September 20, 2019 CNA Daily News 0

Vatican City, Sep 21, 2019 / 12:00 am (CNA).- Andrea Tornielli, editorial director of the Dicastery for Communications in the Vatican, said that married priests will be a subject of discussion during the upcoming synod of bishops on the Amazon, which will take place October 6-27 in Rome, but noted that the synod does not have the power to make decisions on the matter.

“The synod will discuss the possibility, for territories like the Amazon, to propose the ordination of married men. That is, the ordination of catechists, older persons who already have a role of responsibility in several communities. But it’s not a decision already made, nor is it certain that they synod will arrive at that decision.” Tornielli said in an interview Sept. 19.
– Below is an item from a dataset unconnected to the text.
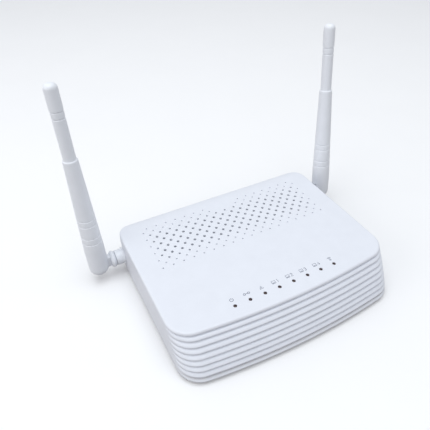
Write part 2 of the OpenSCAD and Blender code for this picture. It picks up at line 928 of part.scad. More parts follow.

“In any case it would not be a decision of the synod but it would be a decision of the pope,” Tornielli said in the interview, which was published on the Facebook page of the Brazilian bishops’ conference.

Tornielli referred to the working document of the synod:

“Affirming that celibacy is a gift for the Church, it is asked, that for the most remote areas of the region, the possibility be studied of priestly ordination for older people, preferably indigenous, respected, and accepted by their community even though they still have a constituted and stable family, for the purpose  of ensuring  the sacraments that accompany and sustain the Christian life,” the working document says.

In the interview, Tornielli explained that “the synod does not approve anything because it is a consultative body, the one who decides is the pope. We know, because we have read it, the synod’s Instrumentum laboris mentions the difficulties that communities in remote areas face in receiving the sacraments, and of having priests who can celebrate Mass.”

He also noted that “for many centuries in the Catholic Church there have been married priests. They are the priests of the Eastern Catholic Churches who have returned to full communion with Rome. But note, it’s not that priests can marry but that persons already married are ordained, this is for the Easterners.”

“The same thing exists, and perhaps this will be a surprise for our listeners, in the Latin Rite Church, as an exception, from the time of Pius XII. Pope Pacelli received former Anglican priests who wanted to enter into communion with Rome and as they were married they were ordained priests and they support their families,” he continued.

Moreover, Tornielli then said, “Pope Benedict himself with the constitution Anglicanorum coetibus has established that this exception can continue in the case of the Anglicans. So there already are exceptions.”

In effect, in 2009 Pope Benedict XVI approved the creation of personal ordinariates, jurisdictions created to receive the Anglicans who request by the thousands to return to full communion with the Catholic Church. In that framework, married Anglican priests can be ordained as Catholic priests.